We come, then, to the question, Was Harris unnecessarily and voluntarily upon the roadbed when injured? It follows from what has been said that the roadbed, within the meaning of the policy, is not coextensive with the right of way, or even with the embankment upon which the ties and rails rested, but includes only that portion that was within the sphere of danger. Harris had purchased a ticket and went to the train for the purpose of taking passage. He slipped and accidentally fell within the sphere of danger. He was not, therefore, voluntarily upon the roadbed, within the meaning of the exception. His ticket entitling him to passage authorized and required him to approach the train and get in close proximity to it. He was not, therefore, unnecessarily upon the roadbed. The court did not err in refusing the peremptory instruction upon that ground.
We cannot say, as a matter of law, that Harris voluntarily exposed himself to an unnecessary danger. Just what his position was immediately prior to the accident is a matter of inference from which a jury might draw different conclusions.
Complaint is made of the action of the court in giving a charge on the issue of overexertion as a cause of the accident. The error, if any, was harmless, because the facts did not justify the submission of any such issue to the jury.
It is also contended that the court erred in giving the following charge explanatory of what it took to constitute a voluntary exposure to an unnecessary danger:
"You are instructed that, before you can find for the defendant on the ground that the deceased received his accident as a result of his voluntary exposure to unnecessary danger, you must find, by a preponderance of the evidence, that the deceased, at the time of the accident, voluntarily exposed himself to unnecessary danger, and that his injury and death resulted therefrom, and, if you fail to so find, you will not find for the defendant on this issue. And in this connection you are further instructed that it is not sufficient for the defendant to show that the deceased was guilty of a want of ordinary care or a lack of prudence, but it is necessary to show that the deceased went into the danger and received his injury as a result thereof, and that while going into the danger, if any, the deceased had knowledge of the particular danger and cause to apprehend it, and that he went into the danger, if any, with the intention to expose himself to it, and that he received his injury as a result thereof, and a failure to so show by a preponderance of the evidence would not entitle the defendant to a verdict on this issue."

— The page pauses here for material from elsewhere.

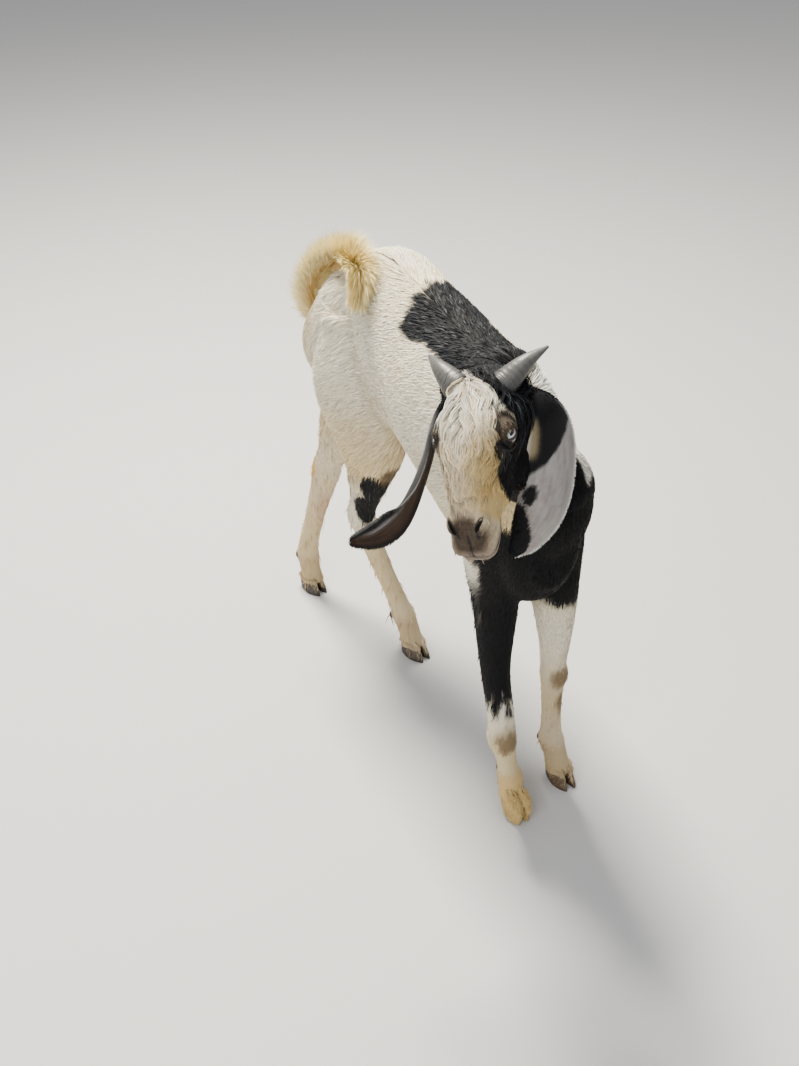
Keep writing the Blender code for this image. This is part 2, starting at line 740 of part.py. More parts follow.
def face_locks(head):
    """Hair parted between the horns that falls down the forehead to both sides."""
    skin = surface_of(head)
    along, left, out = head_axes()
    rng = random.Random(SEED)
    made = []
    for row in range(FACE_ROWS):
        a = FACE_FIRST + (FACE_LAST - FACE_FIRST) * row / (FACE_ROWS - 1)
        for column in range(FACE_COLUMNS):
            share = 2 * (column + 0.5 * (row % 2)) / (FACE_COLUMNS - 0.5) - 1
            b = FACE_SPREAD * share * (1.0 - 0.25 * row / FACE_ROWS)
            root = on_head(a + rng.uniform(-0.004, 0.004), b, 0.020)
            way = along + left * (0.55 * share + rng.uniform(-0.12, 0.12))
            scale = rng.uniform(0.85, 1.15) * (1.0 - 0.35 * row / FACE_ROWS)
            size = (FACE_LOCK[0] * scale, FACE_LOCK[1] * rng.uniform(0.85, 1.1), FACE_LOCK[2])
            lift = 0.0048 * (1.0 - 0.45 * row / FACE_ROWS)
            made.append(lying_lock(f"face_{row}_{column}", skin, root, way, size, lift, along))
    return made


def tail_locks():
    """The brush: rows of locks along the outer side of the curl, longest towards the tip."""
    rows = catmull([(*centre, radius) for centre, radius in TAIL], 12)
    rng = random.Random(SEED + 1)
    made = []
    last = len(rows) - 1
    for line, angle in enumerate(TAIL_ROWS):
        for k in range(TAIL_LOCKS):
            t = 0.10 + 0.88 * (k + 0.5 * (line % 2)) / TAIL_LOCKS
            i = min(int(t * last), last - 1)
            place = Vector(rows[i][:3])
            run = (Vector(rows[i + 1][:3]) - place).normalized()
            away = place - TAIL_HUB
            away = (away - run * away.dot(run)).normalized()
            side = run.cross(away)
            turn = math.radians(angle + rng.uniform(-9, 9))
            out = away * math.cos(turn) + side * math.sin(turn)
            length = TAIL_LOCK[0] * rng.uniform(0.85, 1.15) * (0.85 + 0.30 * t)
            length *= 1.0 - 1.6 * max(t - 0.70, 0.0)
            lean = 0.80 + 0.60 * t
            way = (out + run * lean).normalized()
            tip_way = (out * 0.55 + run * (lean + 0.5)).normalized()
            points = [
                place,
                place + way * length * 0.35,
                place + way * length * 0.60 + tip_way * length * 0.10,
                place + way * length * 0.75 + tip_way * length * 0.35,
            ]
            width = TAIL_LOCK[1] * rng.uniform(0.85, 1.1)
            made.append(lock(f"tail_{line}_{k}", points, width, TAIL_LOCK[2], side))
    return made


def cut_away(obj, cutter):
    """Cuts the cutter's shape out of the object and removes the cutter."""
    boolean(obj, cutter, "DIFFERENCE")
    bpy.data.objects.remove(cutter)


def mouth(head):
    """The line of the mouth, a fine groove round the lips."""
    half = MOUTH_GROOVE / 2
    rings = []
    steps = 12
    for k in range(steps + 1):
        turn = math.pi * (k / steps - 0.5)
        reach = math.cos(turn)
        outer_a = MOUTH_BACK + (MOUTH_FRONT + 0.008 - MOUTH_BACK) * reach**0.6
        inner_a = MOUTH_BACK + (MOUTH_FRONT - MOUTH_DEPTH - MOUTH_BACK) * reach**0.6
        outer_b = (MOUTH_HALF + 0.006) * math.sin(turn)
        inner_b = (MOUTH_HALF - MOUTH_DEPTH) * math.sin(turn)
        height = MOUTH_LINE + 0.004 * (1 - reach)
        rings.append([
            on_head(outer_a, outer_b, height + half),
            on_head(inner_a, inner_b, height + half * 0.3),
            on_head(inner_a, inner_b, height - half * 0.3),
            on_head(outer_a, outer_b, height - half),
        ])
    cut_away(head, loft("mouth_cut", rings))


def nostrils(head):
    """Two slanting, comma-shaped nostrils."""
    out = head_axes()[2]
    for mirror in (1, -1):
        a, b, c = NOSTRIL
        shape = [
            ((-0.0070, 0.0080, 0.0030), 0.0012, 0.0030),
            ((-0.0030, 0.0040, 0.0010), 0.0020, 0.0042),
            ((0.0030, -0.0010, -0.0030), 0.0022, 0.0044),
            ((0.0080, -0.0060, -0.0070), 0.0012, 0.0030),
        ]
        stations = [
            (on_head(a + da, (b + db) * mirror, c + dc), wide, deep)
            for (da, db, dc), wide, deep in shape
        ]
        cut_away(head, limb("nostril", stations, forward=out, steps=2, count=8))


def half_of(obj, name, point, normal, margin=0.0):
    """A closed copy of what lies on the normal's side of a plane, and margin past it."""
    made = copy_of(obj, name)
    normal = Vector(normal).normalized()
    mesh = bmesh.new()
    mesh.from_mesh(made.data)
    bmesh.ops.bisect_plane(
        mesh,
        geom=mesh.verts[:] + mesh.edges[:] + mesh.faces[:],
        dist=1e-7,
        plane_co=Vector(point) - normal * margin,
        plane_no=normal,
        clear_inner=True,
    )
    rim = [edge for edge in mesh.edges if edge.is_boundary]
    bmesh.ops.triangle_fill(mesh, edges=rim, use_beauty=True, use_dissolve=False)
    bmesh.ops.recalc_face_normals(mesh, faces=mesh.faces)
    mesh.to_mesh(made.data)
    mesh.free()
    return made


def islands(obj, names):
    """The separate closed surfaces of a mesh as objects, named for the nearest place."""
    made = {}
    mesh = bmesh.new()
    mesh.from_mesh(obj.data)
    left = set(mesh.verts)
    while left:
        queue = [left.pop()]
        group = list(queue)
        while queue:
            for edge in queue.pop().link_edges:
                for vert in edge.verts:
                    if vert in left:
                        left.discard(vert)
                        queue.append(vert)
                        group.append(vert)
        middle = sum((vert.co for vert in group), Vector()) / len(group)
        name = min(names, key=lambda key: (Vector(names[key]) - middle).length)
        part = mesh.copy()
        keep = {vert.index for vert in group}
        part.verts.ensure_lookup_table()
        scraps = [vert for vert in part.verts if vert.index not in keep]
        bmesh.ops.delete(part, geom=scraps, context="VERTS")
        if name not in made:
            made[name] = finish_mesh(name, part)
    mesh.free()
    return made


# Where the flesh is parted: a point of each plane, and the way to the outer piece
HEAD_CUT = (Vector((-0.098, -0.260, 0.688)), Vector((-0.80, -0.42, 0.42)))
NECK_CUT = (Vector((-0.034, -0.240, 0.612)), Vector((-0.75, -0.50, 0.43)))
LEG_CUT = (Vector((0.0, -0.230, 0.350)), Vector((0.0, 0.118, -1.0)))
LEG_PLACES = {
    "leg_front_left": (0.068, -0.232, 0.19),
    "leg_front_right": (-0.045, -0.255, 0.18),
    "leg_hind_left": (0.033, 0.330, 0.20),
    "leg_hind_right": (0.035, 0.150, 0.20),
}
HALF_GAP = GAP / 2


def dewclaws():
    """Two small claws behind each fetlock."""
    made = []
    for name, place in DEWCLAWS.items():
        heading = REAR_WAY if "hind" in name else Vector((-0.10, -1.0, 0.0))
        heading = heading.normalized()
        side = Vector((-heading.y, heading.x, 0))
        for share in (-DEWCLAW_APART, DEWCLAW_APART):
            centre = Vector(place) - heading * DEWCLAW_BACK + side * share
            made.append(sphere("dewclaw", centre, DEWCLAW_RADIUS, (0.8, 0.8, 1.35)))
    return made


def flesh():
    """Head, neck, torso and legs, modelled whole and then parted."""
    forms = [
        torso(),
        limb("neck_form", NECK, forward=Vector((0.3, 1.0, 0.6))),
        limb("fore_left", FORE_LEFT),
        limb("fore_right", FORE_RIGHT),
        limb("hind_left", HIND_LEFT, forward=REAR_WAY),
        limb("hind_right", HIND_RIGHT, forward=REAR_WAY),
        sphere("breast", BREAST[0], 1.0, BREAST[1]),
        sphere("scrotum", SCROTUM[0], 1.0, SCROTUM[1]),
    ]
    forms += [sphere("hock_point", place, 1.0, HOCK_POINT) for place in HOCK_POINTS]
    whole = joined("flesh", forms + dewclaws() + head_form())
    head_point, head_way = HEAD_CUT
    neck_point, neck_way = NECK_CUT
    leg_point, leg_way = LEG_CUT
    head = half_of(whole, "head", head_point, head_way, CUT_MARGIN)
    body = half_of(whole, "body", head_point, -head_way, CUT_MARGIN)
    bpy.data.objects.remove(whole)
    simplified(head, HEAD_FACES)
    simplified(body, BODY_FACES)
    pieces = {"head": half_of(head, "head_cut", head_point, head_way, -HALF_GAP)}
    rest = half_of(body, "rest", head_point, -head_way, -HALF_GAP)
    pieces["neck"] = half_of(rest, "neck_cut", neck_point, neck_way, -HALF_GAP)
    trunk = half_of(rest, "trunk", neck_point, -neck_way, -HALF_GAP)
    pieces["torso"] = half_of(trunk, "torso_cut", leg_point, -leg_way, -HALF_GAP)
    legs = half_of(trunk, "legs", leg_point, leg_way, -HALF_GAP)
    for name, leg in islands(legs, LEG_PLACES).items():
        sole, toe, raised = HOOVES[name.replace("leg_front", "front").replace("leg_hind", "hind")]
        place = hoof_place(sole, toe, raised)
        top = place @ Vector((0, 0, HOOF_HEIGHT))
        way = place.to_3x3() @ Vector((0, 0, 1))
        pieces[name] = half_of(leg, name + "_cut", top, way, -GAP)
        bpy.data.objects.remove(leg)
    for scrap in (head, body, rest, trunk, legs):
        bpy.data.objects.remove(scrap)
    for piece in pieces.values():
        largest(piece)
    return pieces


def build():
    clear_scene()
    pieces = flesh()
    head = pieces["head"]
    for mirror in (1, -1):
        eye_socket(head, mirror)
    mouth(head)
    nostrils(head)
    pieces["eye_left"] = eyeball("eye_l", 1)
    pieces["eye_right"] = eyeball("eye_r", -1)
    fused(head, face_locks(head))
    pieces["ear_left"] = ear("ear_l", 1, EAR_LEFT, EAR_LEFT_FACES)
    pieces["ear_right"] = ear("ear_r", -1, EAR_RIGHT, EAR_RIGHT_FACES)
    pieces["horn_left"] = horn("horn_l", 1)
    pieces["horn_right"] = horn("horn_r", -1)
    pieces["tail"] = limb("tail_form", [(p, r, r) for p, r in TAIL], Vector((1, 0.3, 0)), 2, 14)
    for side in ("left", "right"):
        clear_of(pieces["horn_" + side], head)
        clear_of(pieces["ear_" + side], head, pieces["neck"], pieces["torso"])
    fused(pieces["tail"], tail_locks())
    clear_of(pieces["tail"], pieces["torso"])
    for name, (sole, toe, raised) in HOOVES.items():
        pieces["hoof_" + name] = hoof("hoof", sole, toe, raised)
    looks = {
        "ear": GREY_SKIN, "eye": EYE_PALE, "horn": HORN_GREY, "hoof": HOOF_BROWN,
        "tail": CREAM_COAT,
    }
    parts = collection("billy_goat")
    for name, piece in pieces.items():
        piece.name = name
        piece.data.name = name
        piece.data.transform(Matrix.Translation(-ORIGIN))
        piece.data.materials.clear()
        piece.data.materials.append(material(name, looks.get(name.split("_")[0], WHITE_COAT)))
        piece.data.shade_smooth()
        bpy.context.scene.collection.objects.unlink(piece)
        parts.objects.link(piece)


build()
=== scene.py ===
# A young drop-eared billy goat with its coat, walking, head lowered and turned to its right.
# Metres, +Z up, the goat faces -Y and its own left is +X. The flesh is rebuilt from the same
# sizes as the solids, finer and sunk by the depth of the coat, and tufts of solid mesh cover it.
import math

import bmesh
import bpy
import numpy as np
from mathutils import Matrix, Vector
from mathutils.bvhtree import BVHTree


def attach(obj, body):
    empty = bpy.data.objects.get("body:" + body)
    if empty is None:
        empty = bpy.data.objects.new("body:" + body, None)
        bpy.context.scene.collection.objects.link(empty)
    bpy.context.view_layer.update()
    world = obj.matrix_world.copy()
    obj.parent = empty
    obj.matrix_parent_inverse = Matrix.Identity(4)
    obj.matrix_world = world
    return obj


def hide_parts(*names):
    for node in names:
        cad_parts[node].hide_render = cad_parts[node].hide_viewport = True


ORIGIN = Vector((-0.0569, -0.0001, 0.0))
RNG = np.random.default_rng(11)
VOXEL = 0.0017                 # grain of the joined skin
SKIN_FACES = 150000            # triangles kept on the skin
SMOOTH_ROUNDS = 26
RING = 32                      # points round each section
TRUNK_TUFTS = 140000
LEG_TUFTS = 56000
HEAD_TUFTS = 44000
TAIL_HAIRS = 14500
FACE_LOCKS = 620
LOCK_STRANDS = 22
PASTERN_TUFTS = 8500

# Torso from rump to breast: x, y, top, bottom, half width
TORSO = [
    (0.0315, 0.298, 0.572, 0.500, 0.028),
    (0.0340, 0.282, 0.606, 0.470, 0.058),
    (0.0470, 0.235, 0.664, 0.456, 0.078),
    (0.0650, 0.160, 0.698, 0.460, 0.080),
    (0.0550, 0.070, 0.686, 0.458, 0.083),
    (0.0370, -0.035, 0.670, 0.448, 0.092),
    (0.0200, -0.115, 0.676, 0.412, 0.085),
    (0.0090, -0.165, 0.688, 0.382, 0.073),
    (0.0010, -0.225, 0.655, 0.370, 0.068),
    (-0.006, -0.272, 0.595, 0.390, 0.057),
    (-0.010, -0.298, 0.535, 0.430, 0.032),
]
# Neck: centre of each section, half width, half depth
NECK = [
    ((0.002, -0.150, 0.570), 0.050, 0.100),
    ((-0.018, -0.204, 0.600), 0.050, 0.092),
    ((-0.054, -0.240, 0.645), 0.045, 0.075),
    ((-0.090, -0.256, 0.685), 0.042, 0.062),
    ((-0.118, -0.266, 0.708), 0.038, 0.050),
]
BREAST = ((0.0020, -0.262, 0.525), (0.064, 0.048, 0.085))
SCROTUM = ((0.0480, 0.2080, 0.446), (0.024, 0.024, 0.036))

# Head: the poll, the tip of the muzzle, and sections square to the line between them, each
# with its place along the face, half width, top, bottom and middle
POLL = Vector((-0.130, -0.282, 0.750))
MUZZLE = Vector((-0.2296, -0.3868, 0.6254))
HEAD_ROLL = 20.0
HEAD = [
    (-0.022, 0.020, -0.022, -0.050, -0.036),
    (-0.012, 0.036, -0.006, -0.070, -0.032),
    (0.010, 0.044, 0.009, -0.090, -0.034),
    (0.036, 0.046, 0.019, -0.099, -0.030),
    (0.062, 0.044, 0.025, -0.098, -0.022),
    (0.087, 0.0360, 0.025, -0.090, -0.026),
    (0.111, 0.0305, 0.021, -0.079, -0.028),
    (0.133, 0.0280, 0.014, -0.070, -0.026),
    (0.152, 0.0275, 0.005, -0.064, -0.028),
    (0.168, 0.0265, -0.008, -0.059, -0.032),
    (0.180, 0.0225, -0.021, -0.054, -0.037),
    (0.187, 0.0130, -0.031, -0.047, -0.040),
]
# Eye, nostril, mouth and horns, in the head's coordinates
EYE = (0.0665, 0.0350, -0.0010)
EYE_RADIUS = 0.0112
EYE_LOOK = (-0.02, 0.84, 0.54)
EYE_CORNERS = (-0.87, 0.27, -0.42)
LID_LENGTH = 0.0090
LID_HEIGHT = 0.0068
LID_THICK = 0.0030
NOSTRIL = (0.1630, 0.0145, 0.0005)
MOUTH_FRONT = 0.1875
MOUTH_BACK = 0.1410
MOUTH_LINE = -0.0365

HORN_ROOT = (0.0060, 0.0300, -0.0040)
HORN_TIP = (-0.0330, 0.0680, -0.0120)
HORN_RADIUS = 0.0128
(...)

There were various general objections made to this charge, among which are: It was on the weight of the evidence and not authorized by the pleadings or the evidence. It is specifically stated as an objection that it required that the deceased should have had knowledge of the particular danger, and cause to apprehend it, and that he went into it with the intention of exposing himself. We think the rule there stated is supported by the general trend of the authorities. Continental Casualty Co. v. Deeg (Civ.App.) 125 S.W. 353; Whalen v. Peerless Casualty Co.,75 N. H. 297, 73 A. 642, 139 Am. St. Rep. 695; Beard v. Indemnity Ins. Co.,65 W. Va. 283, 64 S.E. 119; Travelers' Ins. Co. v. Clark, 109 Ky. 350,59 S.W. 7, 95 Am. St. Rep. 374.
It is further contended that this policy of insurance was an Oklahoma contract, and that our statute providing for the recovery of damages and attorney's fees has no application. That question appears to have been settled adversely to the contention of the plaintiff in error in Franklin Ins. Co. v. Villeneuve, 25 Tex. Civ. App. 356, 60 S.W. 1048; *Page 820 Id., 29 Tex. Civ. App. 128, 68 S.W. 203. The last citation is the second appeal in that case, in which the same question appears to have been raised regarding the right to collect damages and attorney's fees in suits upon insurance policies executed in other jurisdictions. The Supreme Court refused a writ of error, and we take this as an approval of the doctrine there laid down by the Court of Civil Appeals.
The judgment of the district court is affirmed.